By precisely identifying each VLAN's purpose, we reduced our initial detection rate from 33,000 plus to specifically 607 VLANs, which we believed were actually missing from the AP switch ports. For MIST, this was the moment of truth. When we were confident in the model, we contacted the customers with these 607 detected missing VLANs, and when we finally heard back, we had an astonishing 100% hit rate, no false positives.

For MIST, this was simply awesome, as there are so many mundane problems we can apply this technique to going forward. So right now, this is shown in Marvis Actions, and with a supported Juniper switch, we can provide the user specific CLI commands that we suggest they add to their config to get these missing VLANs going, with a goal to automatically doing this from the cloud as we gain their trust. And for non-Juniper switches, we give detailed info like which switch, which port, and which VLAN ID to guide them how to solve the problem that they probably didn't even know they had.

This is all built on open protocols like OpenConfig and NetConf. And lessons learned by the MIST data science team, AI solutions should first start by solving real problems, rather than deploying models and hoping for the best. Some AI vendors treat AI as a hammer in search of a nail, and this isn't going to work.

The Marvis AI engine was designed starting with human expertise and then learning over time. At MIST, each support ticket is first run through Marvis to both measure its efficacy and continue to train the model to solve the most important customer issues.

Negotiation Mismatch

The Negotiation Mismatch action detects instances on switch ports where negotiation is incomplete. This issue can occur when Marvis detects a duplex mismatch between devices due to the autonegotiation failing to set the correct duplex mode. Marvis provides details about the affected port. You can check the configuration on the port and the connected device to resolve the issue.

The following example shows the details for the Negotiation Mismatch action. Notice that Marvis lists the switch and the port on which the negotiation mismatch occurred.

Negotiation Mismatch

After you fix the issue in your network, the Negotiation Mismatch action automatically resolves and appears in the Latest Updates section within an hour.

Loop Detected

The Loop Detected action indicates a loop in your network resulting in the switch receiving the same packet that it sent out. A loop occurs when multiple links exist between devices. Redundant links are a common cause for L2 loops. A redundant link serves as a backup link for the primary link. If both links are active at the same time and protocols such as the Spanning Tree Protocol (STP) are not deployed properly, a switching loop occurs.

Marvis identifies the exact location at your site where the traffic loop is occurring and shows you the affected switches. Here's an example:

Loop Detected

Port Flap

The Port Flap action identifies ports that bounce persistently over a short time interval, indicating that a port or client has an issue. Port flapping can occur due to unreliable connections, continuous rebooting of a device connected to the port, or incorrect duplex configurations. The following example shows the details that Marvis Actions provides for a Port Flap action:

Port Flap

You can disable a persistently flapping port directly from the Marvis Actions page. In the Port Flap actions section, select the switch on which you want to disable a port and click the DISABLE PORT button.

Port Flap

The Disable Port page appears, listing the ports that you can disable. You cannot select a port if it is already disabled (either previously through the Actions page or manually from the Switch Details page).
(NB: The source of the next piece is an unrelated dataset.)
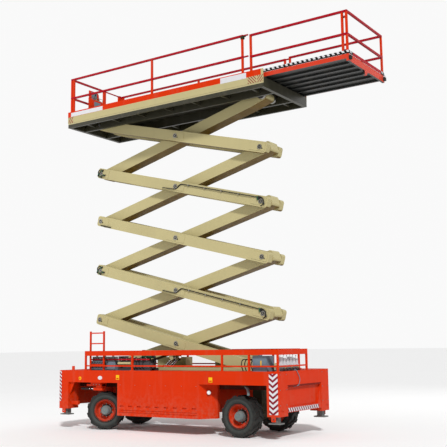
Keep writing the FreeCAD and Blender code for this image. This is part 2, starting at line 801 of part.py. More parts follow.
def engine(outer, inner):
    """The diesel engine on its bearers, open to view behind the rail."""
    left, right, deck = engine_left, engine_right, deck_height
    middle = (inner + outer) / 2
    pieces = [box(left - 120, right + 60, y, y + 60, deck, deck + 60) for y in (outer, inner - 60)]
    pieces.append(box(left, right, outer + 30, inner - 30, deck + 60, deck + 250))
    pieces.append(box(left + 80, right - 120, outer + 80, inner - 80, deck + 250, deck + 320))
    pieces.append(box(left - 120, left - 60, outer, inner, deck + 60, deck + 370))
    fan = Vector(left - 60, middle, deck + 215)
    pieces.append(rod(fan, fan + X * 60, 120))
    cleaner = Vector(right - 320, middle, deck + 370)
    pieces.append(rod(cleaner, cleaner + X * 330, 62))
    # Each pulley's place across the machine, its height over the deck and its radius.
    for offset, height, radius in ((-40, 130, 70), (55, 215, 45)):
        hub = Vector(right, middle + offset, deck + height)
        pieces.append(rod(hub, hub + X * 50, radius))
    return fuse(pieces)


def deck_units():
    """What stands on the deck beside the scissor stack."""
    deck = deck_height
    outer = -half_width + unit_inset
    inner = -rail_outer - 30
    put("engine", engine(outer, inner))
    for x0, x1, height in ((-2510, -2060, 250), (-1950, -1630, 230)):
        put("hydraulic_unit", box(x0, x1, outer + 70, inner, deck, deck + height))
    tank = box(2740, 3130, outer, inner, deck, deck + 360)
    filler = Vector(2860, (inner + outer) / 2, deck + 360)
    put("hydraulic_tank", fuse([tank, rod(filler, filler + Z * 50, 45)]))
    for x0, x1, height in ((-1700, -700, 310), (300, 1500, 360)):
        put("deck_tanks", box(x0, x1, -inner, -outer - 20, deck, deck + height))
    face = half_length - 110
    valves = [box(face - 130, face - 10, -960, -40, deck, deck + 150)]
    for i in range(6):
        y = -900 + i * 150
        valves.append(box(face - 110, face - 30, y, y + 95, deck + 150, deck + 330 - 25 * (i % 3)))
    put("ground_control", fuse(valves))


# Platform

def platform_deck():
    """The floor on its side beams, the carriers over the stack and the outriggers between them."""
    half = platform_half - fascia_thickness
    beams = [box(platform_left, platform_right, -half, half, floor_under, floor_top)]
    step = (platform_right - platform_left - 1000) / (cross_beams - 1)
    for side in (NEAR, FAR):
        beams.append(box(platform_left, platform_right, side * half, side * (half - side_beam_width),
                         platform_bottom, floor_under))
        carrier = box(platform_left + 60, platform_right - 100, side * carrier_inner, side * carrier_outer,
                      platform_bottom, floor_under)
        hole = cross_rod(joint_point("left", stages), carrier_outer + 1, pin_radius + pin_clearance)
        beams.append(carrier.cut(hole))
        for i in range(cross_beams):
            x = platform_left + 500 + i * step
            beams.append(box(x - cross_beam_width / 2, x + cross_beam_width / 2, side * carrier_outer,
                             side * (half - side_beam_width), platform_bottom + 80, floor_under))
        beams.append(box(-600, platform_right - 100, side * (inner_face + 21),
                         side * (inner_face + 29 + top_roller_width), top_track_bottom, floor_under))
        beams.append(box(platform_right - 100, platform_right, side * extension_half,
                         side * (extension_half - extension_beam_width), floor_top,
                         floor_top + extension_gap - slide_gap))
    for x0, x1 in ((platform_left, platform_left + 100), (platform_right - 100, platform_right)):
        beams.append(box(x0, x1, -half, half, platform_bottom, floor_under))
    put("platform_deck", fuse(beams))


def toe_boards():
    """The plates round the platform's edge, from below the floor to ankle height."""
    t = fascia_thickness
    half = platform_half
    z0 = floor_top - fascia_drop
    boards = [box(platform_left - t, platform_right, side * half, side * (half - t), z0, toe_board_top)
              for side in (NEAR, FAR)]
    boards.append(box(platform_left - t, platform_left, -half, half, z0, toe_board_top))
    put("toe_boards", fuse(boards))


def platform_rails():
    levels = ((rail_mid_height, guard_tube), (rail_top_height, guard_tube))
    run = [(end_rail_x + 80, guard_y), (-356, guard_y), (2565, guard_y)]
    near = [(end_rail_x, gate_y0 - 60), (end_rail_x, -guard_y)] + [(x, -y) for x, y in run]
    put("platform_rails", fuse(guard_rail(near, floor_top, guard_tube, levels)))
    post_y = gate_hinge_y + gate_tube + guard_tube / 2 + 10
    far = [(end_rail_x, post_y), (end_rail_x, guard_y)] + run
    pieces = guard_rail(far, floor_top, guard_tube, levels)
    for z in (floor_top + 350, rail_mid_height + 300):
        pieces.append(box(end_rail_x - 15, end_rail_x + 15, gate_hinge_y + gate_tube + 2, post_y, z, z + 40))
        start = Vector(end_rail_x, gate_hinge_y, z)
        pieces.append(rod(start, start + Z * 40, gate_tube + 12))
    hole = Vector(end_rail_x, gate_hinge_y, floor_top)
    put("platform_rails", fuse(pieces).cut(rod(hole, hole + Z * guard_top, gate_tube + pin_clearance)))


def control_box():
    """The operator's desk on the end rail, with a sloped panel, and a small upright beside it."""
    start = end_rail_x + guard_tube / 2 + seat_gap
    bottom, top = rail_mid_height - 160, rail_mid_height + 190
    profile = [(start, bottom), (start + 180, bottom), (start + 180, top - 90), (start + 40, top), (start, top)]
    desk = slab([Vector(x, -430, z) for x, z in profile], Y * 430)
    put("control_box", desk, box(start, start + 60, 70, 140, floor_top + 250, rail_mid_height + 60))


def entry_gate():
    """A swinging gate at the platform's end, hinged on the far side."""
    x, z0, z1 = end_rail_x, floor_top + 220, rail_top_height
    half = gate_tube
    pieces = [rod(Vector(x, gate_hinge_y, z0 - half), Vector(x, gate_hinge_y, z1 + half), gate_tube),
              box(x - half, x + half, gate_y0 - half, gate_y0 + half, z0 - half, z1 + half)]
    for z in (z0, rail_mid_height, z1):
        pieces.append(box(x - 15, x + 15, gate_y0, gate_hinge_y, z - 15, z + 15))
    put("entry_gate", fuse(pieces))


# Extension deck

def extension():
    z0 = floor_top + extension_gap
    z1 = z0 + extension_beam_height
    half, w = extension_half, extension_beam_width
    rib_top, ribs, rib_step = z0 + 45, 5, 320
    pieces = [box(extension_right - w, extension_right, -half, half, z0 - 60, z1),
              box(extension_left, extension_left + w, -half, half, z0, rib_top),
              box(extension_left, extension_right, -half, half, rib_top, rib_top + extension_gap),
              box(extension_right - w, extension_right, -150, -30, z0 - 150, z0 - 60)]
    for side in (NEAR, FAR):
        pieces.append(box(extension_left, extension_right, side * half, side * (half - w), z0, z1))
        pieces.append(box(extension_left, extension_left + 150, side * half, side * (half - w),
                          floor_top + slide_gap, z0))
        put("extension_pads", box(extension_right, extension_right + pad_reach, side * (half - 90),
                                  side * (half + 5), z0 - 20, z0 + 60))
    for i in range(ribs):
        y = (i - (ribs - 1) / 2) * rib_step
        pieces.append(box(extension_left, extension_right - w, y - 25, y + 25, z0, rib_top))
    put("extension_deck", fuse(pieces))
    y = half - guard_tube / 2 - 5
    end = extension_right - guard_tube / 2 - 15
    near = [(extension_post_start, -y), (end - 110, -y), (end, -y)]
    far = [(extension_post_start, y), (end, y)]
    levels = ((rail_mid_height, guard_tube), (rail_top_height, guard_tube))
    ends = [box(end - guard_tube / 2, end + guard_tube / 2, -y, y, z - guard_tube / 2, z + guard_tube / 2)
            for z, depth in levels]
    sides = [piece for run in (near, far) for piece in guard_rail(run, z1, guard_tube, levels)]
    put("extension_rails", fuse(sides + ends))
    board_y = y + guard_tube / 2 + seat_gap
    t = fascia_thickness
    boards = [box(extension_post_start, extension_right, side * board_y, side * (board_y + t),
                  z1 + 5, z1 + 85) for side in (NEAR, FAR)]
    boards.append(box(extension_right, extension_right + t, -board_y - t, board_y + t, z1 + 5, z1 + 85))
    put("extension_boards", fuse(boards))


def export():
    os.makedirs("parts", exist_ok=True)
    for name, shapes in nodes.items():
        solids = [solid for shape in shapes for solid in shape.Solids]
        whole = solids[0] if len(solids) == 1 else Part.makeCompound(solids)
        whole = whole.copy()
        whole.translate(origin_shift)
        if not whole.isValid():
            print("not valid:", name)
        whole.exportStep(f"parts/{name}.step")
    print(len(nodes), "nodes")


chassis_frame()
scissor_base()
side_box("side_box_near", NEAR)
side_box("side_box_far", FAR)
end_frame("end_frame_left", -1)
end_frame("end_frame_right", 1)
jacks()
axles()
knuckles()
wheels()
deck_rails()
ladder()
deck_units()
scissor_stack()
lift_cylinders()
platform_deck()
toe_boards()
platform_rails()
control_box()
entry_gate()
extension()
export()
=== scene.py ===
import json
import math

import bpy
from bpy.props import FloatProperty, FloatVectorProperty, IntProperty, PointerProperty
from mathutils import Matrix, Vector


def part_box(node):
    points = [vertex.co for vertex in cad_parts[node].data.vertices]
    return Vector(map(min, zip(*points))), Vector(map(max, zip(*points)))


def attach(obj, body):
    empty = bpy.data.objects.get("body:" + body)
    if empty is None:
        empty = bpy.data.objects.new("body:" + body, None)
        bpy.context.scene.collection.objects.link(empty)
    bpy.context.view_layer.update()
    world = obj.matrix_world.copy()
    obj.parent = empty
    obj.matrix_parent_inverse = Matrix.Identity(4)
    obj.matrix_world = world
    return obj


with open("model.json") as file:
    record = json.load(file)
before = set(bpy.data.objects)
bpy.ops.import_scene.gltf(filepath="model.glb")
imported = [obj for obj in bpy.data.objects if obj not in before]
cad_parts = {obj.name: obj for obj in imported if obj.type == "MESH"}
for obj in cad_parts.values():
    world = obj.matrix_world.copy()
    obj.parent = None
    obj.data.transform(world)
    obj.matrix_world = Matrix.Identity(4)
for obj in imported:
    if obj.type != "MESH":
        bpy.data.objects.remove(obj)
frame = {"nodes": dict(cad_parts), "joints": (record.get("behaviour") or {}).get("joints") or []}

bl_info = {
    "name": "Scissor lift",
    "version": (1, 0, 0),
    "blender": (4, 5, 0),
    "location": "3D View > Sidebar > Lift",
    "description": "Finishes and small parts of a rough-terrain scissor lift, built round its packed solids",
    "category": "Object",
}

# Lengths are in metres. X runs along the machine to the end that its deck slides out of, Y to its
# far side and Z up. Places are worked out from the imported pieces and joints.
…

When you disable a port, the port configurations on the selected ports change to disabled and the ports go down. After you fix the issue, you can re-enable these ports by editing the port configuration on the Switch Details page. After you re-enable the ports, you can reconnect the devices to the ports.
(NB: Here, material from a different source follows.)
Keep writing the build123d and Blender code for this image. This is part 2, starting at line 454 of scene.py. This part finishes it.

After you fix the issue in your network, the Port Flap action automatically resolves and appears in the Latest Updates section within an hour.

Looking at the switch, in this case, specifically the Juniper switch, we've introduced the action of a port flapping continuously. In this case, we do take into account a simple port down and up, which usually happens when a device connects, and this is currently reflecting a case where the port is continuously flapping, thereby not only causing a poor experience for the device which is connected on the other end, but also having high resource consumption for the switch which can be detrimental to other devices connected on the switch. Here too, we show all the required information in terms of the port, the client which is connected, and the VLAN, if in case it did communicate and we know the VLAN ID.

High CPU

Marvis detects switches that constantly have high CPU utilization. Various factors can cause high CPU utilization: multicast traffic, network loops, hardware issues, device temperature, and so on. The High CPU action lists the switches, the processes running on the switch along with the CPU utilization rate, and the reason for the high utilization. In the following example, you see that the fxpc process has high CPU utilization, and the cause for the high utilization is the use of noncertified optics on the switch:

High CPU

Port Stuck

The Port Stuck action detects a difference in traffic pattern on a switch port, such as no transmitted or received packets, indicating that the client connected to the port is not operating normally. In the following example, you'll see that Marvis Actions recommends that you bounce the port and verify if the client starts operating normally. Notice that in addition to the port number, Marvis also lists the client (in this case, a camera) that is connected to the port and the associated VLAN.

Port Stuck

Traffic Anomaly

Marvis detects an unusual drop or increase in broadcast and multicast traffic on a switch. It also detects any unusually high transmit or receive errors. Like the Anomaly Detection view for connectivity failures, the Details view shows a timeline, the description of the anomaly, and details of the affected ports. If the issue affects an entire site, Marvis displays the details of the affected switches and port details for each affected switch.

Traffic Anomaly

Marvis, our AI-powered virtual network assistant, employs an actions framework to automatically identify network problems and anomalies that are likely impacting user experience. This helps you to significantly reduce mean time to resolution. Marvis can detect switched traffic anomalies, such as traffic storms or abnormal high TxRx count, with respect to broadcast, unknown, unicast, or multicast traffic.